The 53-year-old diver was pulled to the surface by fellow divers after losing communication about five minutes after he began underwater searches, Ko said. It was his first search attempt, Ko added.

Despite his death, divers are continuing their searches Tuesday with the authorities believing most of the remaining missing people are in 64 of the ship's 111 areas. Ko said divers have searched all those 64 areas at least once and plan to revisit them again to look for more victims.

Darkness, floating debris and the maze of corridors and cabins onboard have made the search difficult, and divers entered the last three unopened areas on Monday night, Ko said.

Investigators have also made their first arrests of people who were not on board the Sewol when it sank. The three people arrested on Friday and Sunday are suspected of negligence in their handling of cargo on the vessel, according to prosecutors.

Civilian Diver Dies In South Korea Ferry Searches


In all, 19 people have been arrested in the investigation, 15 of them crew members accused of abandoning passengers. An executive with ties to Chonghaejin, the company that owns the ferry, was detained on suspicion of malpractice related to company finances.
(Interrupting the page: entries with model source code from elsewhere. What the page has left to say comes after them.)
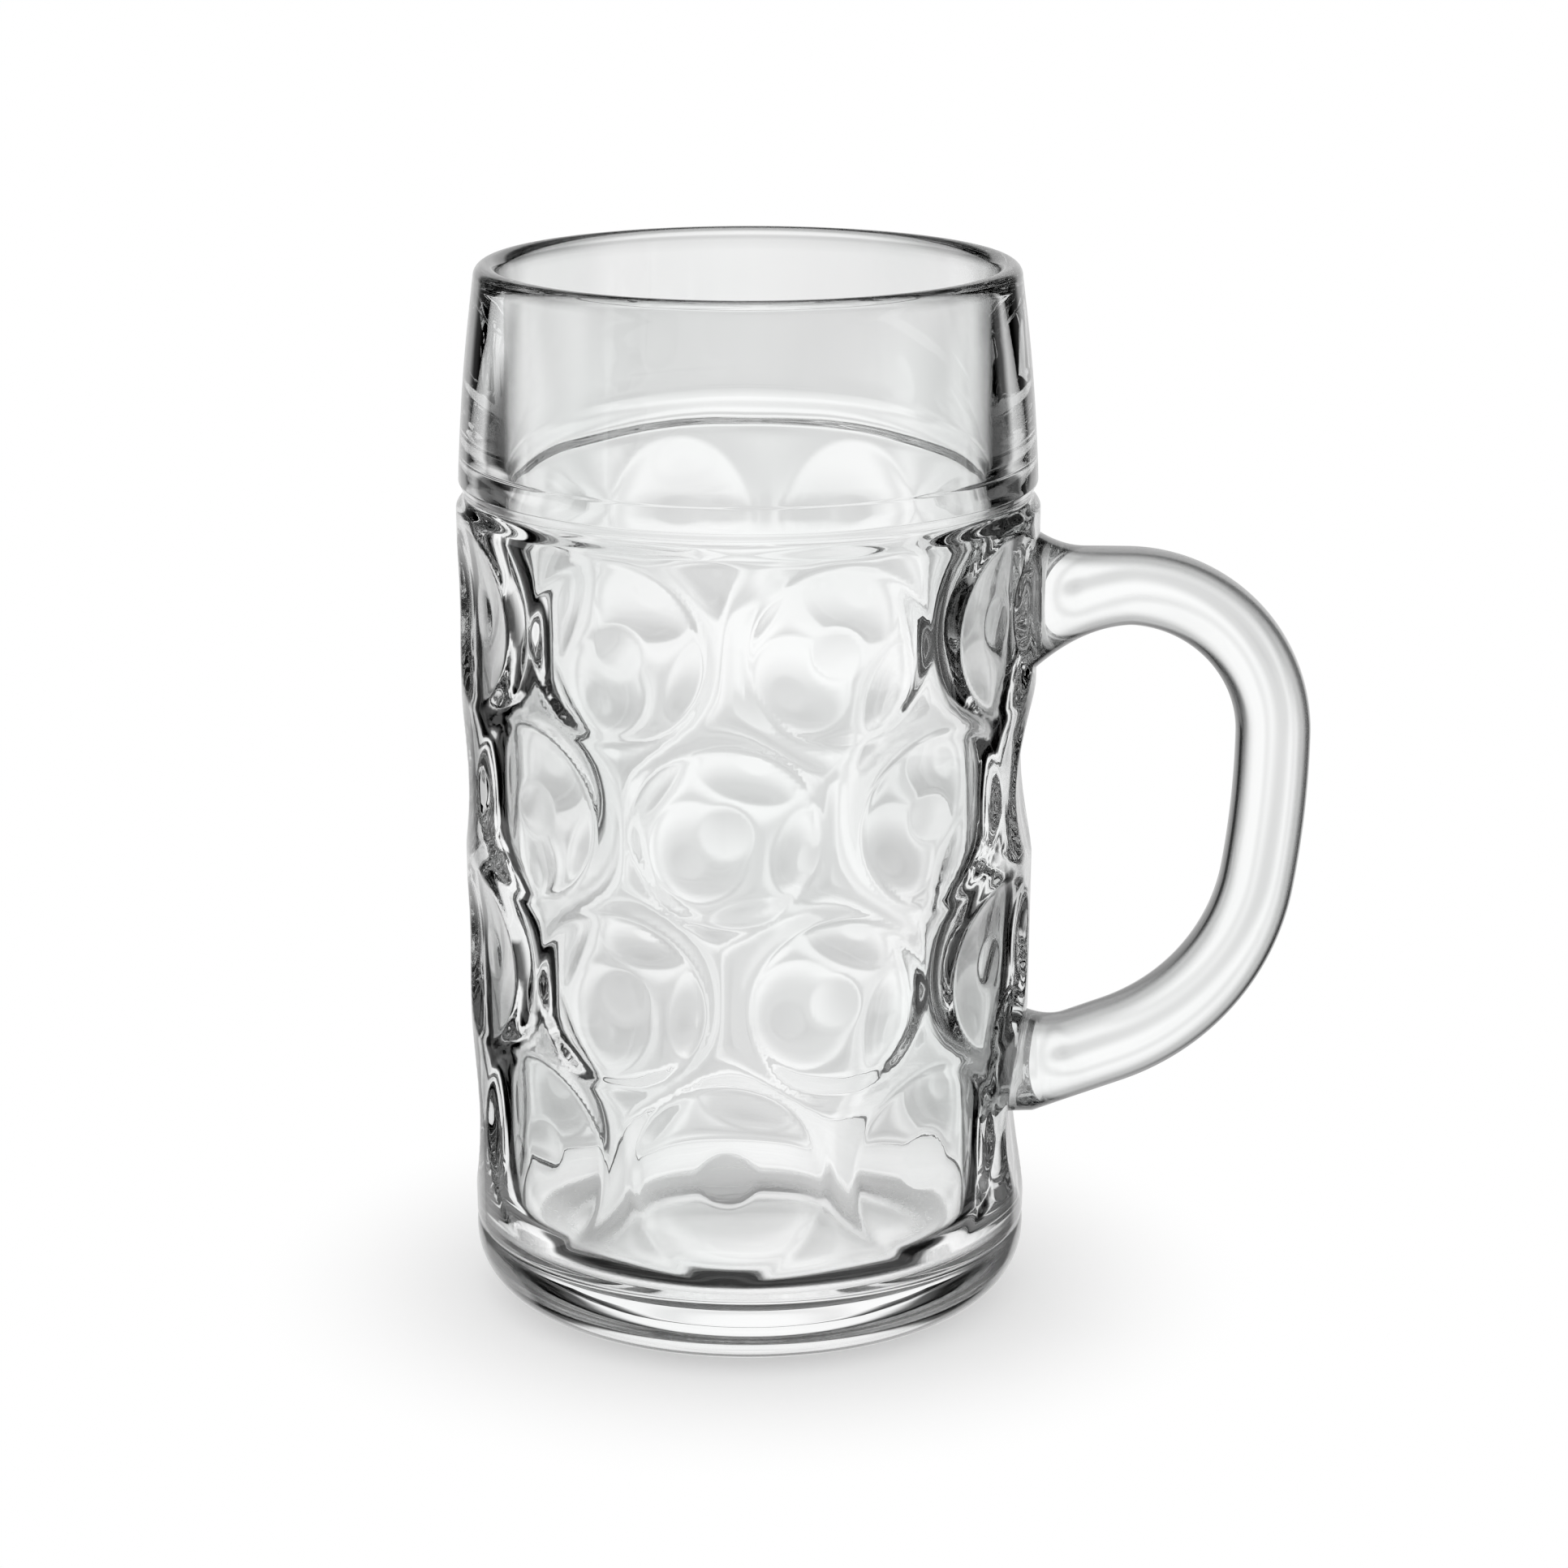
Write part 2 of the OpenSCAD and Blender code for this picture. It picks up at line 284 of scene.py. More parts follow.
def outer_line(s):
    """The outside of the vessel as (radius, height) points, from under the base to inside the rim."""
    foot, low, groove, half = s.foot_radius, s.foot_height, s.groove_height, s.groove_width / 2
    line = [(0.0, s.hollow_depth)] + [(r, s.hollow_depth * part) for r, part in HOLLOW_LINE]
    line += [(s.hollow_radius, 0.0), (s.ring_middle, 0.0)]
    line += arc((foot - s.heel_radius, s.heel_radius), s.heel_radius, -90, 0, HEEL_POINTS)
    line += [(foot - deep, low + up) for up, deep in FOOT_LINE]
    for z in between(low + FOOT_LINE[-1][0], groove - half * GROOVE_CLEAR, WALL_GAP):
        line.append((float(np.interp(z, [low, groove - half], [foot, s.shoulder_radius])), z))
    for i in range(-GROOVE_POINTS, GROOVE_POINTS + 1):
        t = math.pi * GROOVE_PART * i / GROOVE_POINTS
        z = groove + half * t / math.pi
        line.append((float(wall_radius(z, s)) - s.groove_depth * (1 + math.cos(t)) / 2, z))
    start, end = groove + half, s.height - s.rim_thick / 2
    for z in between(start, end, BAND_GAP):
        t = (z - start) / (end - start)
        r = s.band_radius + (s.rim_radius - s.band_radius) * t
        line.append((r + s.band_crown * math.sin(math.pi * t), z))
    line += arc((s.rim_radius - s.rim_thick / 2, end), s.rim_thick / 2, 0, 180, RIM_POINTS)
    line += [(bore(z, s), z) for z in OVER_RIM]
    return line


def bore(z, s):
    """Radius of the bore at a height. A fine step goes round it at the foot of the band."""
    slope = (s.bore_radius - s.bore_step - s.bore_low_radius) / (s.height - s.floor_thick - s.floor_round)
    held = min(1.0, max(0.0, (z - s.step_height) / s.step_tall + 0.5))
    return s.bore_radius - slope * (s.height - z) - s.bore_step * (1 - held * held * (3 - 2 * held))


def inner_line(s):
    """The inside of the vessel as (radius, height) points, from under the rim to the floor's middle."""
    knee = s.floor_thick + s.floor_round
    high, low = s.step_height + s.step_tall / 2, s.step_height - s.step_tall / 2
    heights = [JOINT_HEIGHT] + between(JOINT_HEIGHT, high, UPPER_GAP)
    heights += between(high + STEP_GAP, low - STEP_GAP, STEP_GAP) + between(low, knee, LOWER_GAP)
    line = [(bore(z, s), z) for z in heights]
    line += arc((s.bore_low_radius - s.floor_round, knee), s.floor_round, 0, -90, FLOOR_POINTS)
    return line + [(r, s.floor_thick) for r in FLOOR_RINGS]


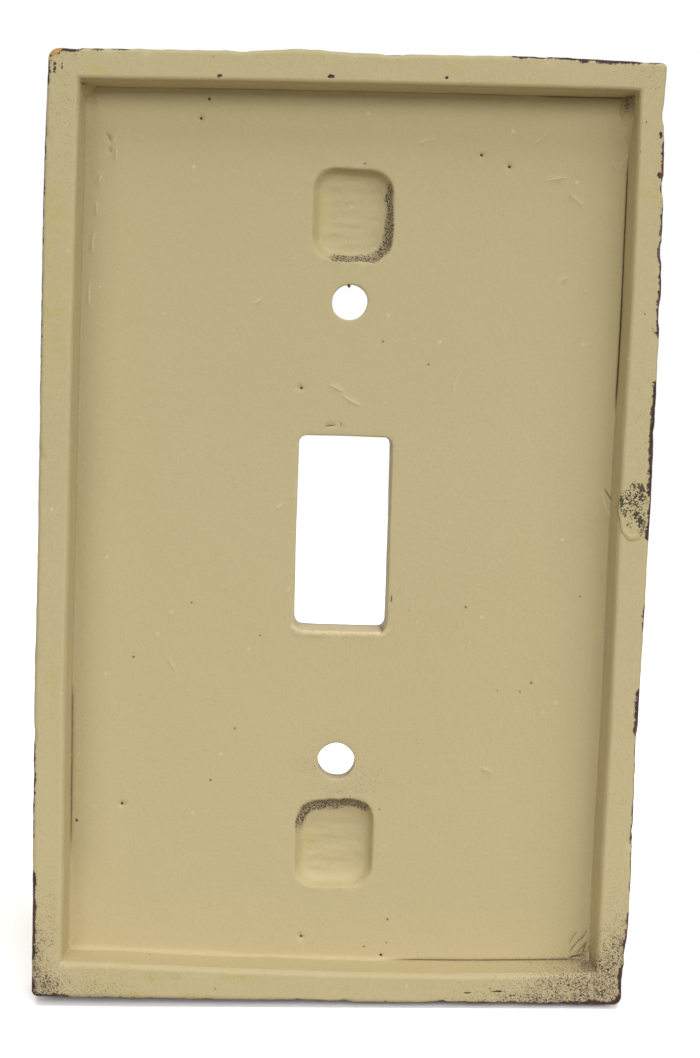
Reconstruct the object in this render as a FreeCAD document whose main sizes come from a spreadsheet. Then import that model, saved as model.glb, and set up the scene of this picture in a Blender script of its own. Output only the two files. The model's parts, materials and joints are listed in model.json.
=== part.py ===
import FreeCAD, Part
import Sketcher
import math
import os

# A single-gang toggle switch wall plate, upright as on a wall.
# X runs across the plate, Z up it and Y through it: the decorated front faces -Y, the wall is at +Y.
# The origin is midway between the two plate screws, on the back face of the face panel.

SIZES = [
    # overall
    ("plate_width", 79.4, "outline across at the front, before its edge is rounded"),
    ("plate_height", 123.8, "outline up at the front, before its edge is rounded"),
    ("side_draft", 0.6, "how far each outer side leans in from front to back"),
    ("corner_radius", 2.0, "outer corners of the frame"),
    # frame
    ("rim_width", 3.8, "width of the frame's back edge along the sides"),
    ("rail_width", 3.95, "width of the frame's back edge along top and bottom"),
    ("recess_depth", 5.4, "from the frame's back edge down to the panel"),
    ("front_step", 1.6, "from the panel's front face out to the frame's front"),
    ("lip_width", 3.2, "how far the front lip covers the panel's edge"),
    ("front_round", 1.3, "rounding of the frame's front outer edge"),
    ("lip_bevel", 1.0, "bevel on the front lip's inner edge"),
    # panel
    ("panel_thickness", 4.4, "thickness of the face panel"),
    ("panel_clearance", 0.1, "gap round the panel inside the frame"),
    # toggle slot
    ("slot_width", 12.2, "toggle slot across"),
    ("slot_height", 25.6, "toggle slot up"),
    ("slot_radius", 1.0, "corner radius of the toggle slot"),
    ("slot_bevel", 0.6, "bevel round the toggle slot's front"),
    # plate screws
    ("screw_spacing", 60.325, "between the two plate screws, 2.375 inches"),
    ("screw_hole", 4.6, "diameter of a plate screw's hole"),
    ("sink_diameter", 7.8, "diameter of the countersink at the front"),
    ("sink_angle", 82.0, "included angle of the countersink"),
    # blind pockets for the heads of the box screws
    ("pocket_spacing", 83.34, "between the two box screws, 3.281 inches"),
    ("pocket_width", 10.2, "pocket across"),
    ("pocket_height", 11.7, "pocket up"),
    ("pocket_depth", 2.0, "pocket depth into the panel's back"),
    ("pocket_radius", 3.0, "corner radius of a pocket"),
    ("pocket_fillet", 1.0, "fillet round a pocket's floor"),
    # oval patch let into the frame's back edge
    ("patch_margin", 0.4, "frame left on each side of the patch"),
    ("patch_length", 7.3, "patch up"),
    ("patch_depth", 1.2, "depth of the patch"),
    ("patch_raise", 4.7, "height of the patch's middle above the origin"),
    ("patch_clearance", 0.05, "gap round the patch in its socket"),
    # filler in the inner corners
    ("filler_reach", 2.2, "how far a smear reaches from the side wall on to the panel"),
    ("filler_height", 2.4, "how far a smear climbs the walls"),
    ("filler_tip", 0.3, "width of a smear at its upper edge"),
    ("filler_run_long", 6.4, "longest smear, down the side wall"),
    ("filler_run_short", 2.8, "shorter smears, down the side wall"),
]
VALUE = {alias: number for alias, number, note in SIZES}

SAME_PLACE = 1e-4       # two places nearer than this are one
LEAST_CUT = 0.01        # a cut that removes less than this many mm3 has missed

# Sizes that follow from the driving ones, as formulas for the sheet.
BACK_WIDTH = "( plate_width - 2 * side_draft )"
BACK_HEIGHT = "( plate_height - 2 * side_draft )"
FRAME_DEPTH = "( recess_depth + panel_thickness + front_step )"
WELL_WIDTH = "( %s - 2 * rim_width )" % BACK_WIDTH
WELL_HEIGHT = "( %s - 2 * rail_width )" % BACK_HEIGHT
WINDOW_WIDTH = "( %s - 2 * lip_width )" % WELL_WIDTH
WINDOW_HEIGHT = "( %s - 2 * lip_width )" % WELL_HEIGHT
PATCH_WIDTH = "( rim_width - 2 * patch_margin )"
PATCH_X = "( ( plate_width - rim_width ) / 2 - side_draft )"

doc = FreeCAD.newDocument("toggle_wall_plate")


def write_sheet():
    """Put every driving size in the spreadsheet, with its alias and what it is."""
    sheet = doc.addObject("Spreadsheet::Sheet", "Sizes")
    for row, (alias, number, note) in enumerate(SIZES, start=1):
        sheet.set("A%d" % row, alias)
        sheet.set("B%d" % row, str(number))
        sheet.set("C%d" % row, note)
        sheet.setAlias("B%d" % row, alias)
    doc.recompute()


def expression(formula):
    """A formula of aliases, numbers and signs, as an expression that reads the sheet."""
    words = ["Sizes." + word if word in VALUE else word for word in formula.split()]
    return " ".join(words)


def worked_out(formula):
    """The number that a formula gives, to draw a sketch where its constraints will hold it."""
    words = [str(VALUE.get(word, word)) for word in formula.split()]
    return FreeCAD.Units.Quantity(" ".join(words)).Value


def bind(item, prop, formula):
    """Make a property follow a formula."""
    item.setExpression(prop, expression(formula))


# ---------------------------------------------------------------- sketches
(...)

Improper stowage and overloading of cargo is suspected as a possible reason the ferry sank. The ferry was carrying an estimated 3,608 tons of cargo, more than three times what it could safely carry. A ferry loaded too heavily could lose its balance making even a small turn.

The sinking has caused a national grief. As of Sunday 1.1 million people had paid respects at 131 memorial altars around the nation, according to a governmental funeral support committee set up for the ferry victims. Tuesday was a national holiday in South Korea for Buddha's Birthday, and more people are expected to visit those mourning stations.

Monday was also a holiday for Children's Day, but various events were canceled or postponed because of the ferry's sinking. The Sejong Center for the Performing Arts, run by the Seoul city office, canceled a handful of outdoor events and music festivals on the holiday.